* start *

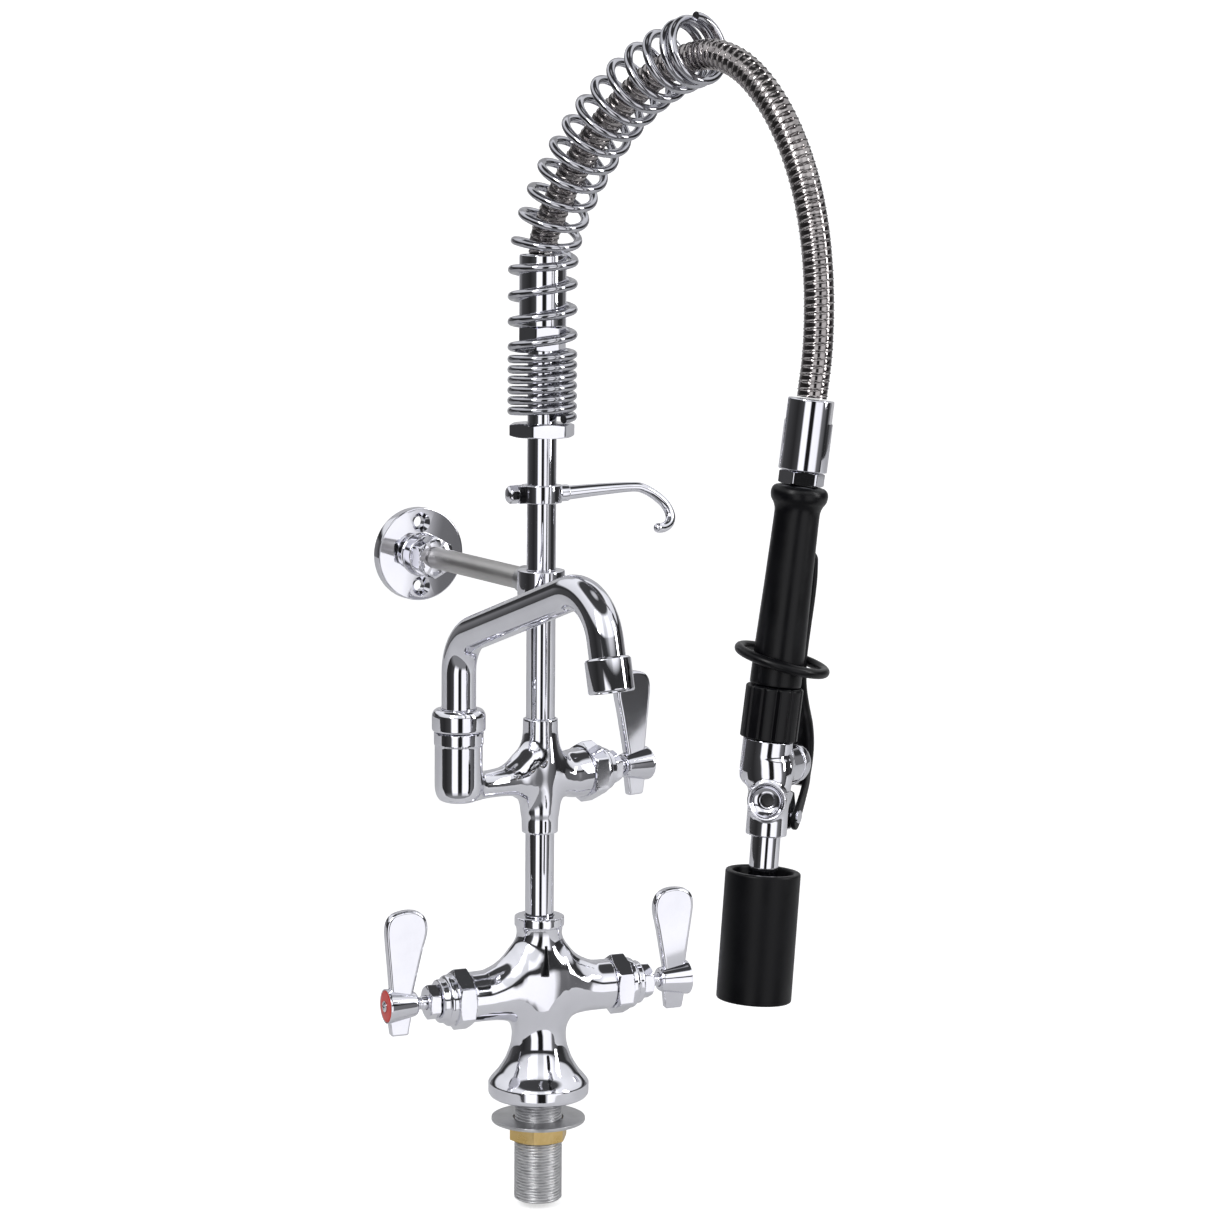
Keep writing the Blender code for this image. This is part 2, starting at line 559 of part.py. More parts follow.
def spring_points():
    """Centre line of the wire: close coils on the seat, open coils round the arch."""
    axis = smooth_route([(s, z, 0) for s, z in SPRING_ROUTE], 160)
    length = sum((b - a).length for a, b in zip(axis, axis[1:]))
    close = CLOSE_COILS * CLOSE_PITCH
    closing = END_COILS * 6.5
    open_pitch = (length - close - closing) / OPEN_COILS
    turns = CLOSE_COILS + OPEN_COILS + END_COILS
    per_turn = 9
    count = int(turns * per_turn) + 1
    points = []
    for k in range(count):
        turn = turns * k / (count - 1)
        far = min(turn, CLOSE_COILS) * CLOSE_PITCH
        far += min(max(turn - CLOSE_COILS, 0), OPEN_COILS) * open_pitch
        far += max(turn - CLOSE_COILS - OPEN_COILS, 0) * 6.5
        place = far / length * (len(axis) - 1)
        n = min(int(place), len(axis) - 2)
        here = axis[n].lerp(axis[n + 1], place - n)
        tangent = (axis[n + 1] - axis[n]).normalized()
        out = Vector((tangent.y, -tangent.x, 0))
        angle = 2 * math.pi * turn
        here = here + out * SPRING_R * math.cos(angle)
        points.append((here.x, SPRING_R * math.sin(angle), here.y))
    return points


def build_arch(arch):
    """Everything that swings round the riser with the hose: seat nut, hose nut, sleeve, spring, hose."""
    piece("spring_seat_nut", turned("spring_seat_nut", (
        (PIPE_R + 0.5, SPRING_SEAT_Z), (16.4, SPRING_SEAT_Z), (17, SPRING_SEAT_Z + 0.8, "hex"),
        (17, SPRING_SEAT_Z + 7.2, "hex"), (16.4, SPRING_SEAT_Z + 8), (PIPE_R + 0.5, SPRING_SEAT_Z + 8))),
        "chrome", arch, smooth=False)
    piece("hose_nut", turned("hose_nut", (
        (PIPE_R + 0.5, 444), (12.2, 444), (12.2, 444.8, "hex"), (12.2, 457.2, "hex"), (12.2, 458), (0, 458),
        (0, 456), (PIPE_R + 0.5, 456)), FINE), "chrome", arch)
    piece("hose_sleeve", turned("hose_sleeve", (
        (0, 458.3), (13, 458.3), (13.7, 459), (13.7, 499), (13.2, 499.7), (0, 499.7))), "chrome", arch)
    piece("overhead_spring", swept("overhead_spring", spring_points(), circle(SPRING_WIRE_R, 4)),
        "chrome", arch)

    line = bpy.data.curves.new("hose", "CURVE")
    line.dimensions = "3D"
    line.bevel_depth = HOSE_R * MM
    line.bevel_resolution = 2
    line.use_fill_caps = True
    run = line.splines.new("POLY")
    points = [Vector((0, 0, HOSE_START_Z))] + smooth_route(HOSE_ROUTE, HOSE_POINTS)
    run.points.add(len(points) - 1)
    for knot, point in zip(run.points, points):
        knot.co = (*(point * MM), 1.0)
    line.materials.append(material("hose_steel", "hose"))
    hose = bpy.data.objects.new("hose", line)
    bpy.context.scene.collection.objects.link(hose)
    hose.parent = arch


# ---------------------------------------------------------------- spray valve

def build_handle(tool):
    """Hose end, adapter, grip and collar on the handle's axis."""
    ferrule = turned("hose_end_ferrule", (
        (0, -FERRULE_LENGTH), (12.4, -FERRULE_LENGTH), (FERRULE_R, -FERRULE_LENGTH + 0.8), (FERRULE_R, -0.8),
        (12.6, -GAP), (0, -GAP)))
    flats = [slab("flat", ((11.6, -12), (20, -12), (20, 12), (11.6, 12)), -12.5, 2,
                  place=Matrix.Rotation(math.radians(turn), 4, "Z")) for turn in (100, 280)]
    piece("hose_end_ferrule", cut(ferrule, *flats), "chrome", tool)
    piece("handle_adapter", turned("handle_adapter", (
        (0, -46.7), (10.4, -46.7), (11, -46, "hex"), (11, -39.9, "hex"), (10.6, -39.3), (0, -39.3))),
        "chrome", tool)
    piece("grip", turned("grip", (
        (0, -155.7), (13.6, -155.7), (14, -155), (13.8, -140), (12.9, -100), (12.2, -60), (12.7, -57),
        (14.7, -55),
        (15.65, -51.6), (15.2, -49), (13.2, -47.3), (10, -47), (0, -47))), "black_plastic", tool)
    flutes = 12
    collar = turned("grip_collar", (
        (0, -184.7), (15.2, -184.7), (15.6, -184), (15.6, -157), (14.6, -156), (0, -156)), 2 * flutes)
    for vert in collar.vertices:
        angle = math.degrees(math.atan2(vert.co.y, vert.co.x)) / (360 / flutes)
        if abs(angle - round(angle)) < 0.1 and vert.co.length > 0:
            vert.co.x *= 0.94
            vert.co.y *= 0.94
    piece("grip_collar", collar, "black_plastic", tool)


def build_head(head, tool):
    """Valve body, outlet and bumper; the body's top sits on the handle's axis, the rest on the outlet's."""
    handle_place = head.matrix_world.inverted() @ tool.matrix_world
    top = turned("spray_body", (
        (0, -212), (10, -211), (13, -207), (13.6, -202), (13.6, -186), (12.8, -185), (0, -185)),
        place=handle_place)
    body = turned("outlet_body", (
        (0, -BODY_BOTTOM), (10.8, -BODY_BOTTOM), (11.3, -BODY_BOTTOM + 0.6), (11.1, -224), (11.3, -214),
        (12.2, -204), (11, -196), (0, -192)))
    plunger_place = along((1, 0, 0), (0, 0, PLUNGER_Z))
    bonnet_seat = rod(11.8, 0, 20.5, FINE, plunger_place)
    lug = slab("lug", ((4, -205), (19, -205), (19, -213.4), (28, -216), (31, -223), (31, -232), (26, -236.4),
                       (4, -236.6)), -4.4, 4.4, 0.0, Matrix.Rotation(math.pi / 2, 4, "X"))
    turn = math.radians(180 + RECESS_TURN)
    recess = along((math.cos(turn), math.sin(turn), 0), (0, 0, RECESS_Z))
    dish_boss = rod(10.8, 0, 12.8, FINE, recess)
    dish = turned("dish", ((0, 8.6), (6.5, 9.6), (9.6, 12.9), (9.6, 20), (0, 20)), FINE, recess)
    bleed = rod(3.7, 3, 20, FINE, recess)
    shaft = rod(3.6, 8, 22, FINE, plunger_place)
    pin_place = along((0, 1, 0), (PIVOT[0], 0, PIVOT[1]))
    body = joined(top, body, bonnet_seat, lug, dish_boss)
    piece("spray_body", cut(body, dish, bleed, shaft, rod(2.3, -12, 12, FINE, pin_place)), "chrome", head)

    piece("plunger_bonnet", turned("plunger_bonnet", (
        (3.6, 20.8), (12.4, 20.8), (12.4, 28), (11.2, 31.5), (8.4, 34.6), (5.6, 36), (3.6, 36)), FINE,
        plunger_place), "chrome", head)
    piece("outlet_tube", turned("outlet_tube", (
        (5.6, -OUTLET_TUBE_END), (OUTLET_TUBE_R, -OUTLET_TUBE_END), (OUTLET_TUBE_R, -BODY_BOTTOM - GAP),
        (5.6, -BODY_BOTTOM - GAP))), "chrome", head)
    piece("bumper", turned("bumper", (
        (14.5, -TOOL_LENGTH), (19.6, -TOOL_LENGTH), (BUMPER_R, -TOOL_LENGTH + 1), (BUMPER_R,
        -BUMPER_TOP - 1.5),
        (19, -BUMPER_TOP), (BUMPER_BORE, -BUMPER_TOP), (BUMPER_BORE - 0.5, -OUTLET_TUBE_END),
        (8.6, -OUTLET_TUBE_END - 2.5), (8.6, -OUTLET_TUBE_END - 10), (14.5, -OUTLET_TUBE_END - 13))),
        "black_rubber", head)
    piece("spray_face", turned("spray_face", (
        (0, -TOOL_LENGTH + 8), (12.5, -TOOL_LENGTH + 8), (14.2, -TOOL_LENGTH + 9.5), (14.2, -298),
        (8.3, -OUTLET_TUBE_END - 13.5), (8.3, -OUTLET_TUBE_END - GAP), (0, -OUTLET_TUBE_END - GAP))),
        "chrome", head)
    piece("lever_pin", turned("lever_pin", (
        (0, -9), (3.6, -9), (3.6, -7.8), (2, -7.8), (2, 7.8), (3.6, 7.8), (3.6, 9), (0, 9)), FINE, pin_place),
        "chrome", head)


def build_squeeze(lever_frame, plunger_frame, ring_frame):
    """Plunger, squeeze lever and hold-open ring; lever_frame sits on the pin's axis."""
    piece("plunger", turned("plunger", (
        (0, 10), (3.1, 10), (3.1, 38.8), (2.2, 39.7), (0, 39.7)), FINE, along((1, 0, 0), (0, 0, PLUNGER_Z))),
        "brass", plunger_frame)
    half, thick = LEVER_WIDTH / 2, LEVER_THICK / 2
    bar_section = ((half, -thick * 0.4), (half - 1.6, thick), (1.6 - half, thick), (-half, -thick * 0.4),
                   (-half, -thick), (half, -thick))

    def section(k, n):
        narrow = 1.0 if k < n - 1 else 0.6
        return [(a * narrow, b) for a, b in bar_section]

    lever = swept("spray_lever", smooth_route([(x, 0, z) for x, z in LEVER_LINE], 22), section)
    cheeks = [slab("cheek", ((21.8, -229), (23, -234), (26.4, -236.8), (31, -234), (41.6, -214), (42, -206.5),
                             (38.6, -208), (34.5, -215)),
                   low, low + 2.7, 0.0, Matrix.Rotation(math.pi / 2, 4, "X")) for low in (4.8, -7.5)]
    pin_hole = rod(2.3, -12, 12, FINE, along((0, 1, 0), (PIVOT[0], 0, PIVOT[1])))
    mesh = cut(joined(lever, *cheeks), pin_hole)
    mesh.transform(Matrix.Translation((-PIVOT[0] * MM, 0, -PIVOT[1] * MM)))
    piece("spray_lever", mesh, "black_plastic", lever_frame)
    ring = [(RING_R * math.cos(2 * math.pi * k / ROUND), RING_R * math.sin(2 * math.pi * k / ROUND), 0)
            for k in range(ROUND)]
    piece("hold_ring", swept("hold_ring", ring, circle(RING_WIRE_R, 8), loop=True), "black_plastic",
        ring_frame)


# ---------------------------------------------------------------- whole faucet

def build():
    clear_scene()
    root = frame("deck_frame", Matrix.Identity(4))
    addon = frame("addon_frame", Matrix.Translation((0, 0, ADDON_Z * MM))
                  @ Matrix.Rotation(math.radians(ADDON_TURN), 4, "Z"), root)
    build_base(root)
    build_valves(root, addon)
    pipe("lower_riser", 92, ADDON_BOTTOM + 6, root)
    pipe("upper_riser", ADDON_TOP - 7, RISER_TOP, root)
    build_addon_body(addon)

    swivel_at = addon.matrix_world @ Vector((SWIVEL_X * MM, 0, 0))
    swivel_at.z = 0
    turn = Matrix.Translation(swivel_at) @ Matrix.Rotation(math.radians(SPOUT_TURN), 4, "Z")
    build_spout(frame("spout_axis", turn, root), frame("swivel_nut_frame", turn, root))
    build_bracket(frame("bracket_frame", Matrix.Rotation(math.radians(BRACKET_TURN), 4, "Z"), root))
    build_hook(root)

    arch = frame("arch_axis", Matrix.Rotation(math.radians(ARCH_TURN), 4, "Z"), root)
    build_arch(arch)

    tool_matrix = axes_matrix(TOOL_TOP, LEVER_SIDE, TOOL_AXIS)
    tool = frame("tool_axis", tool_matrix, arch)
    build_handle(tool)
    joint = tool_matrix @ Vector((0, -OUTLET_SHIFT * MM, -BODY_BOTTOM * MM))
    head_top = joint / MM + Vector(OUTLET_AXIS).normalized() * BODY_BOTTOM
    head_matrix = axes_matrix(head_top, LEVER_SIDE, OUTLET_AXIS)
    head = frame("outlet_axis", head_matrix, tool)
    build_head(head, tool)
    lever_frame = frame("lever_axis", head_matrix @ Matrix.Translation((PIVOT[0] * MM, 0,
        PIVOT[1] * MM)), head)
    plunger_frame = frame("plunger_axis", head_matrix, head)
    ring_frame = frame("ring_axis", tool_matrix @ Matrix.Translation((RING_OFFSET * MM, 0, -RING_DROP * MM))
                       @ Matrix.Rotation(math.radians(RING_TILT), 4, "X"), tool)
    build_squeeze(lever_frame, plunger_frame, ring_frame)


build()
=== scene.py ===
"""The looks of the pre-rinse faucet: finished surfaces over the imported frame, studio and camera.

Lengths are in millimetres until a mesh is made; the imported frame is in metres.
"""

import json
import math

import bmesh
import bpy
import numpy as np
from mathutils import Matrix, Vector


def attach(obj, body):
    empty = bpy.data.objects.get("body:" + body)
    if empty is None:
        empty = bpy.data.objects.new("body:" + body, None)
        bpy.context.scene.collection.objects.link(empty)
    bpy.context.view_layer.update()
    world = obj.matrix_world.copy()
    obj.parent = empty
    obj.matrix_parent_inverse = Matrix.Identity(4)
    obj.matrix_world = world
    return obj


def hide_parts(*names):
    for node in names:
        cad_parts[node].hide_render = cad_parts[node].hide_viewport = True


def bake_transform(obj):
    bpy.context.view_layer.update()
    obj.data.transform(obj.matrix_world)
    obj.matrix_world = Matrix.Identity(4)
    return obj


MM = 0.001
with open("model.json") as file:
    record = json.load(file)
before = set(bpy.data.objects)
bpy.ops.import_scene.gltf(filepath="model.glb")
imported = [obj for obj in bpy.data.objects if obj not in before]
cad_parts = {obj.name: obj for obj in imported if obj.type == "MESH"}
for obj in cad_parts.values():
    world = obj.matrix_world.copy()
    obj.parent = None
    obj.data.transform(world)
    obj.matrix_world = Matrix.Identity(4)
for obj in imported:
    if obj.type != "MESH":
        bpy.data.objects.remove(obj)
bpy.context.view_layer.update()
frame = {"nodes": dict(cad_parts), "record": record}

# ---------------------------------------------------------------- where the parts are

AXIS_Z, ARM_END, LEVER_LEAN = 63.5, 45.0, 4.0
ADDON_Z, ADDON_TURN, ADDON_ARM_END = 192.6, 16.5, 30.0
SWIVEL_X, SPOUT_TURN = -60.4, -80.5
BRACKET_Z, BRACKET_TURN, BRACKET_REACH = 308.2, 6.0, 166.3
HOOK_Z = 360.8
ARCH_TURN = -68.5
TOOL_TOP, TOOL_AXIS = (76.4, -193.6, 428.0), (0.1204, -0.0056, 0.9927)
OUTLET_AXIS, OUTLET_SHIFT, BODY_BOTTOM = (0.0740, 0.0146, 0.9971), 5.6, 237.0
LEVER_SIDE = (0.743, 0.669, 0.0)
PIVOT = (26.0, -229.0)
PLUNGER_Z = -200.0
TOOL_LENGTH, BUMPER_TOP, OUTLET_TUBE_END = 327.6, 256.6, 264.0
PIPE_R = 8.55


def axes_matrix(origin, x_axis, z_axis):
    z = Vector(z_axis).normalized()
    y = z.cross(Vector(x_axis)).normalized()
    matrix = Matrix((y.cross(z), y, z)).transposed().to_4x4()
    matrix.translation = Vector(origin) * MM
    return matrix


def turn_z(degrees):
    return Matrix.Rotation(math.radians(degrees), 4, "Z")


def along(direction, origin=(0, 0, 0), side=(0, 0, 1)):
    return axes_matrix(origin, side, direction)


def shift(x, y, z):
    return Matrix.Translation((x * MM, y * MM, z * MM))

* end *

◆ JOB
Of the lines above, extract only those from the line with "tool_matrix = axes_matrix(TOOL_TOP, LEVER_SIDE, TOOL_AXIS)" to the line with "in imported if", both included, exactly as written.

◆ FULL OUTPUT
    tool_matrix = axes_matrix(TOOL_TOP, LEVER_SIDE, TOOL_AXIS)
    tool = frame("tool_axis", tool_matrix, arch)
    build_handle(tool)
    joint = tool_matrix @ Vector((0, -OUTLET_SHIFT * MM, -BODY_BOTTOM * MM))
    head_top = joint / MM + Vector(OUTLET_AXIS).normalized() * BODY_BOTTOM
    head_matrix = axes_matrix(head_top, LEVER_SIDE, OUTLET_AXIS)
    head = frame("outlet_axis", head_matrix, tool)
    build_head(head, tool)
    lever_frame = frame("lever_axis", head_matrix @ Matrix.Translation((PIVOT[0] * MM, 0,
        PIVOT[1] * MM)), head)
    plunger_frame = frame("plunger_axis", head_matrix, head)
    ring_frame = frame("ring_axis", tool_matrix @ Matrix.Translation((RING_OFFSET * MM, 0, -RING_DROP * MM))
                       @ Matrix.Rotation(math.radians(RING_TILT), 4, "X"), tool)
    build_squeeze(lever_frame, plunger_frame, ring_frame)


build()
=== scene.py ===
"""The looks of the pre-rinse faucet: finished surfaces over the imported frame, studio and camera.

Lengths are in millimetres until a mesh is made; the imported frame is in metres.
"""

import json
import math

import bmesh
import bpy
import numpy as np
from mathutils import Matrix, Vector


def attach(obj, body):
    empty = bpy.data.objects.get("body:" + body)
    if empty is None:
        empty = bpy.data.objects.new("body:" + body, None)
        bpy.context.scene.collection.objects.link(empty)
    bpy.context.view_layer.update()
    world = obj.matrix_world.copy()
    obj.parent = empty
    obj.matrix_parent_inverse = Matrix.Identity(4)
    obj.matrix_world = world
    return obj


def hide_parts(*names):
    for node in names:
        cad_parts[node].hide_render = cad_parts[node].hide_viewport = True


def bake_transform(obj):
    bpy.context.view_layer.update()
    obj.data.transform(obj.matrix_world)
    obj.matrix_world = Matrix.Identity(4)
    return obj


MM = 0.001
with open("model.json") as file:
    record = json.load(file)
before = set(bpy.data.objects)
bpy.ops.import_scene.gltf(filepath="model.glb")
imported = [obj for obj in bpy.data.objects if obj not in before]
cad_parts = {obj.name: obj for obj in imported if obj.type == "MESH"}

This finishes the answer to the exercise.